╔══
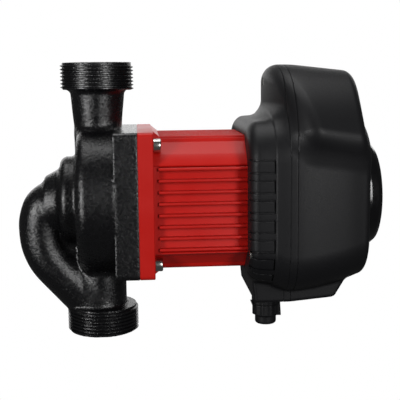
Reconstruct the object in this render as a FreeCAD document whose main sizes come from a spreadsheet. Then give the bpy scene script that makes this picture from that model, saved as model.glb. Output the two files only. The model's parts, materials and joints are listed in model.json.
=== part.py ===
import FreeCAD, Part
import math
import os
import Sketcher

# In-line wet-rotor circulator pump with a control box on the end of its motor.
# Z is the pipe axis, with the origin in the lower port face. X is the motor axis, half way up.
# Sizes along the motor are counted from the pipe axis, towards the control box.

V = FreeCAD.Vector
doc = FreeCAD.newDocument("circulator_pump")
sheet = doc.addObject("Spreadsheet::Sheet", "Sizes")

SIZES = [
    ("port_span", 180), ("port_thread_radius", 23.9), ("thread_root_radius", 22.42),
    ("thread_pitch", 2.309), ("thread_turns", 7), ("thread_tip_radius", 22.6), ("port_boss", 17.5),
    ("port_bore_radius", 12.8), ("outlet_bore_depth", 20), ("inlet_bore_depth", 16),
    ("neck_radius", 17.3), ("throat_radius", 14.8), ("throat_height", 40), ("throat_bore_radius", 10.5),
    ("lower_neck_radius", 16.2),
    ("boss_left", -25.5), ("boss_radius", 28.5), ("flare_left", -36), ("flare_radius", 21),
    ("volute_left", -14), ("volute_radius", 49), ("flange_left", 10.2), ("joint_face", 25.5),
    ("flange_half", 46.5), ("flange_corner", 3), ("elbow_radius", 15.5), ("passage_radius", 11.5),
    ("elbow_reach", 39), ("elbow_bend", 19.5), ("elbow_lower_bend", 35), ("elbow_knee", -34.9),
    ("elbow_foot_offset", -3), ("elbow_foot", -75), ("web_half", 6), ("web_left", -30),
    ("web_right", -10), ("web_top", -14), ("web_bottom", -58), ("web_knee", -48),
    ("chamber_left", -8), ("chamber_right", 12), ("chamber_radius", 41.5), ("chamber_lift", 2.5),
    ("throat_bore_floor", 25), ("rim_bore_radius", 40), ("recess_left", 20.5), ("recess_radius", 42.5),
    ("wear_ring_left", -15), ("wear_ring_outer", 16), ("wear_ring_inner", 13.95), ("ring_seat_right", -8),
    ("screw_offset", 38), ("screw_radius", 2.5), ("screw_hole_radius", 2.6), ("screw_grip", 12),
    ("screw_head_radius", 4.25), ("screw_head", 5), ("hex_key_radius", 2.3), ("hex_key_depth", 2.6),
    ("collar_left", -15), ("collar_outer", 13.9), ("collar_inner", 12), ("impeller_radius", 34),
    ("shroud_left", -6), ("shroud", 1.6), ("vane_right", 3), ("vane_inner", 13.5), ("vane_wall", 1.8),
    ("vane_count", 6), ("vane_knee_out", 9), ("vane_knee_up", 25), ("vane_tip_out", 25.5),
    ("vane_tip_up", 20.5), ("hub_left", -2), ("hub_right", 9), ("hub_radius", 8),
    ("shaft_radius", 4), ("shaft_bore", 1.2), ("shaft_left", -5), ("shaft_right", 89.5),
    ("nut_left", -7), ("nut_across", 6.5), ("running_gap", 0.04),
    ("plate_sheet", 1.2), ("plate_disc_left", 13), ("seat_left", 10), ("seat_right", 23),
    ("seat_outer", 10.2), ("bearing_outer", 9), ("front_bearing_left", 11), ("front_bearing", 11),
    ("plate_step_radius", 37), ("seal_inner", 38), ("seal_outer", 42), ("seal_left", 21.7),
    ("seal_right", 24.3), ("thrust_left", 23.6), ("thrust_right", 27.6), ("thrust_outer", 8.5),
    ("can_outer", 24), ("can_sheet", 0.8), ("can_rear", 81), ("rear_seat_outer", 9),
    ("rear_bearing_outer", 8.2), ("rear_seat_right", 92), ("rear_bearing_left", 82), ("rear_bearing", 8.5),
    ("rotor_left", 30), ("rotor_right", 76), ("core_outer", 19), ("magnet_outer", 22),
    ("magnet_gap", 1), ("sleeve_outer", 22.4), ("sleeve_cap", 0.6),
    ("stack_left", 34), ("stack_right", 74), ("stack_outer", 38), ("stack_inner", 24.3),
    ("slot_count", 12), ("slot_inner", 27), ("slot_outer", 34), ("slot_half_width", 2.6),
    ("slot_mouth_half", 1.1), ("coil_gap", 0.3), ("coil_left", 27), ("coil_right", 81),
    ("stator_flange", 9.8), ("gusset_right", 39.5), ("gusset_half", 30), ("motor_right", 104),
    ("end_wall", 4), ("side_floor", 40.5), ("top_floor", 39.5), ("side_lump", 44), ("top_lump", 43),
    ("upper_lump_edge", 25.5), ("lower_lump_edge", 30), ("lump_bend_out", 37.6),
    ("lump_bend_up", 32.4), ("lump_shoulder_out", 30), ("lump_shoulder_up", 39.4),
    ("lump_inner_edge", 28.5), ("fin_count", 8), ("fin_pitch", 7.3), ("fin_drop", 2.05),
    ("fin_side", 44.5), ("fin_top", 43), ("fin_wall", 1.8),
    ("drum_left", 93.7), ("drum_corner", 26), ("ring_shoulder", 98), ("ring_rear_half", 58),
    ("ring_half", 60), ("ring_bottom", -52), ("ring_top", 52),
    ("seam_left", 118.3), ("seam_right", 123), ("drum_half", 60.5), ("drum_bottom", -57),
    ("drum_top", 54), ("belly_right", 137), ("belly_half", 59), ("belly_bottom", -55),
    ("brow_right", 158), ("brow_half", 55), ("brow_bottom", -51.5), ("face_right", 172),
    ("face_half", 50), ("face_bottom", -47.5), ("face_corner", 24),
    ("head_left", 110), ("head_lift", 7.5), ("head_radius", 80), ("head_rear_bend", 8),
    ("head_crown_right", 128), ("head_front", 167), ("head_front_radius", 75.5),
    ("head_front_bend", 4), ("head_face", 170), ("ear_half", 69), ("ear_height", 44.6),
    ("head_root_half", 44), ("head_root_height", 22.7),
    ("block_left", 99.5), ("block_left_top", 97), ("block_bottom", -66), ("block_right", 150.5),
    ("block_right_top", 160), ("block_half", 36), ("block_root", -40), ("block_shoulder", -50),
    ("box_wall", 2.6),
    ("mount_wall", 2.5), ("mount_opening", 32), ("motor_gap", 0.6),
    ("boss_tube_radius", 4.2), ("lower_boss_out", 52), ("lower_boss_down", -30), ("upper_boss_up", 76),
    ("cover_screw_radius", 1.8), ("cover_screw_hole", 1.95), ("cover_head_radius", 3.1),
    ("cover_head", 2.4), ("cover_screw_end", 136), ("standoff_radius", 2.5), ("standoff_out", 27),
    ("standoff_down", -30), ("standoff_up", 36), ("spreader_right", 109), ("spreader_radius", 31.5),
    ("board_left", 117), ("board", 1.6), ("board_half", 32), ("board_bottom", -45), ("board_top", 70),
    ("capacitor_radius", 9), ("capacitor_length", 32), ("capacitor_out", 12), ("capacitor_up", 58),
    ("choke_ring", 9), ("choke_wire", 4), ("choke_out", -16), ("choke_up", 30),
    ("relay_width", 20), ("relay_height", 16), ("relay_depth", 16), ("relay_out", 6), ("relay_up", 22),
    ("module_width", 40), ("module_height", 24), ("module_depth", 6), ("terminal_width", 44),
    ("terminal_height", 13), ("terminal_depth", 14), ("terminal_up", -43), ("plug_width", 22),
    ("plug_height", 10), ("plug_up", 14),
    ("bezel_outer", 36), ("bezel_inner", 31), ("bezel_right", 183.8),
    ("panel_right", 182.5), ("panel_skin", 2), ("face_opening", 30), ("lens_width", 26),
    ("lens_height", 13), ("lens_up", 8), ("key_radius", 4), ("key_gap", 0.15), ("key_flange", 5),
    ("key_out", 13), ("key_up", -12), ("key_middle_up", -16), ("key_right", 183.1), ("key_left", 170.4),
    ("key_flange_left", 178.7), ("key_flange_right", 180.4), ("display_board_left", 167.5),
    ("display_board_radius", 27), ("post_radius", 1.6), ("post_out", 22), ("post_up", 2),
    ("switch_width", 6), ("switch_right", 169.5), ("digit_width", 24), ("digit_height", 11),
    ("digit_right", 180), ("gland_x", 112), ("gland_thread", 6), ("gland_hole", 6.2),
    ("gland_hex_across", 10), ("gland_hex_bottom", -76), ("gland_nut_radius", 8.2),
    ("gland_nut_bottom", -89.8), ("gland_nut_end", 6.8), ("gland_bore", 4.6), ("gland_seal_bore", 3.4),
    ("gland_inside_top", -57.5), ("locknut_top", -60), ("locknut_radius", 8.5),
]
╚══
= Goal =
Look through the data above. Each line containing the word "from" needs to be copied.

= Expected answer =
Reconstruct the object in this render as a FreeCAD document whose main sizes come from a spreadsheet. Then give the bpy scene script that makes this picture from that model, saved as model.glb. Output the two files only. The model's parts, materials and joints are listed in model.json.
# Sizes along the motor are counted from the pipe axis, towards the control box.